The Prophet said "blue-eyed (women) are of good omen." And when one man reproached another saying "Thou art Azrak"

(blue-eyed!) he retorted, "So is the falcon!" "Zurk-an" in Kor. xx. 102, is translated by Mr. Rodwell "leaden eyes." It ought to be blue-eyed, dim-sighted, purblind.

[FN#207] Arab, "Zalabiyah bi-'Asal."

[FN#208] Arab. "Ka'ah," their mess-room, barracks.

[FN#209] i.e. Camel shoulder-blade.

[FN#210] So in the Brazil you are invited to drink a copa d'agua and find a splendid banquet. There is a smack of Chinese ceremony in this practice which lingers throughout southern Europe; but the less advanced society is, the more it is fettered by ceremony and "etiquette."

[FN#211] The Bresl. edit. (ix. 239) prefers these lines:--

Some of us be hawks and some sparrow-hawks, *

And vultures some which at carrion pike; And maidens deem all alike we be *

But, save in our turbands, we're not alike.
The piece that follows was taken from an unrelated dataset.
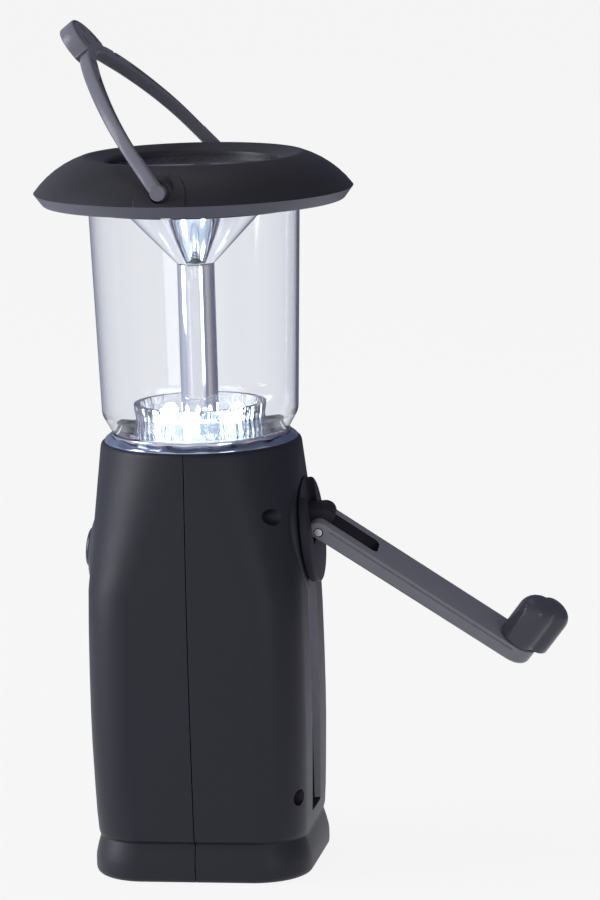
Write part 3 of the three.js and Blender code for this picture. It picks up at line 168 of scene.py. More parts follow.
card_reach = node(floor_card, "VectorMath", operation="LENGTH")
card_fade = node(floor_card, "MapRange", {"From Min": gleam_near, "From Max": gleam_far})
card_walls = node(floor_card, "Group", node_tree=walls)
card_tone = node(floor_card, "Mix", {"A": (0.93, 0.94, 0.97, 1)}, data_type="RGBA")
card_gleam = node(floor_card, "Emission")
card_all = node(floor_card, "MixShader")
wire(floor_card,
     (card_path, "Is Camera Ray", card_seen, 0),
     (card_path, "Is Transmission Ray", card_seen, 1),
     (card_seen, 0, card_part, 0),
     (card_part, 0, card_mix, "Fac"),
     (card_matt, 0, card_mix, 1),
     (card_glow, 0, card_mix, 2),
     (card_place, "Object", card_reach, 0),
     (card_reach, "Value", card_fade, "Value"),
     (card_fade, 0, card_tone, "Factor"),
     (card_place, "Object", card_walls, "Direction"),
     (card_walls, "Color", card_tone, "B"),
     (card_tone, "Result", card_gleam, "Color"),
     (card_path, "Glossy Depth", card_turned, 0),
     (card_turned, 0, card_scattered, 0),
     (card_path, "Is Diffuse Ray", card_scattered, 1),
     (card_scattered, 0, card_mirrored, 0),
     (card_mirrored, 0, card_all, "Fac"),
     (card_mix, 0, card_all, 1),
     (card_gleam, 0, card_all, 2),
     (card_all, 0, "output", "Surface"))
floor.data.materials.append(floor_card)

studio = bpy.data.worlds.new("studio")
studio.use_nodes = True
bpy.context.scene.world = studio
studio.node_tree.nodes.clear()
studio_out = node(studio, "OutputWorld")
studio_room = node(studio, "Background")
studio_paper = node(studio, "Background", {"Color": (paper_white, paper_white, paper_white, 1)})
studio_path = node(studio, "LightPath")
studio_seen = node(studio, "Math", operation="MAXIMUM")
studio_straight = node(studio, "Math", {1: 0.5}, operation="LESS_THAN")
studio_shown = node(studio, "Math", operation="MULTIPLY")
studio_mix = node(studio, "MixShader")
studio_way = node(studio, "TexCoord")
studio_walls = node(studio, "Group", node_tree=walls)
studio_parts = node(studio, "SeparateXYZ")
studio_high = node(studio, "MapRange", {
    "From Min": 0.25, "From Max": 0.95}, interpolation_type="SMOOTHSTEP")
studio_ceiling = node(studio, "Mix", {"B": (0.2, 0.2, 0.23, 1)}, data_type="RGBA")
wire(studio,
     (studio_way, "Generated", studio_walls, "Direction"),
     (studio_way, "Generated", studio_parts, 0),
     (studio_parts, "Z", studio_high, "Value"),
     (studio_high, 0, studio_ceiling, "Factor"),
     (studio_walls, "Color", studio_ceiling, "A"),
     (studio_ceiling, "Result", studio_room, "Color"),
     (studio_path, "Is Camera Ray", studio_seen, 0),
     (studio_path, "Is Transmission Ray", studio_seen, 1),
     (studio_path, "Glossy Depth", studio_straight, 0),
     (studio_seen, 0, studio_shown, 0),
     (studio_straight, 0, studio_shown, 1),
     (studio_shown, 0, studio_mix, "Fac"),
     (studio_room, 0, studio_mix, 1),
     (studio_paper, 0, studio_mix, 2),
     (studio_mix, 0, studio_out, "Surface"))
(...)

[FN#212] Arab. Shar a=holy law; here it especially applies to Al-Kisas=lex talionis, which would order her eye-tooth to be torn out.

[FN#213] i.e., of the Afghans. Sulaymani is the Egypt and Hijazi term for an Afghan and the proverb says "Sulaymani harami"--the Afghan is a villainous man. See Pilgrimage i. 59, which gives them a better character. The Bresl. Edit. simply says, "King Sulayman."

[FN#214] This is a sequel to the Story of Dalilah and both are highly relished by Arabs. The Bresl. Edit. ix. 245, runs both into one.

[FN#215] Arab. "Misr" (Masr), the Capital, says Savary, applied alternately to Memphis, Fostat and Grand Cairo each of which had a Jizah (p.r.o.n. Gizah), skirt, angle, outlying suburb.

[FN#216] For the curious street-cries of old Cairo see Lane (M. E. chapt. xiv.) and my Pilgrimage (i. 120): here the rhymes are of Zabib (raisins), habib (lover) and labib (man of sense).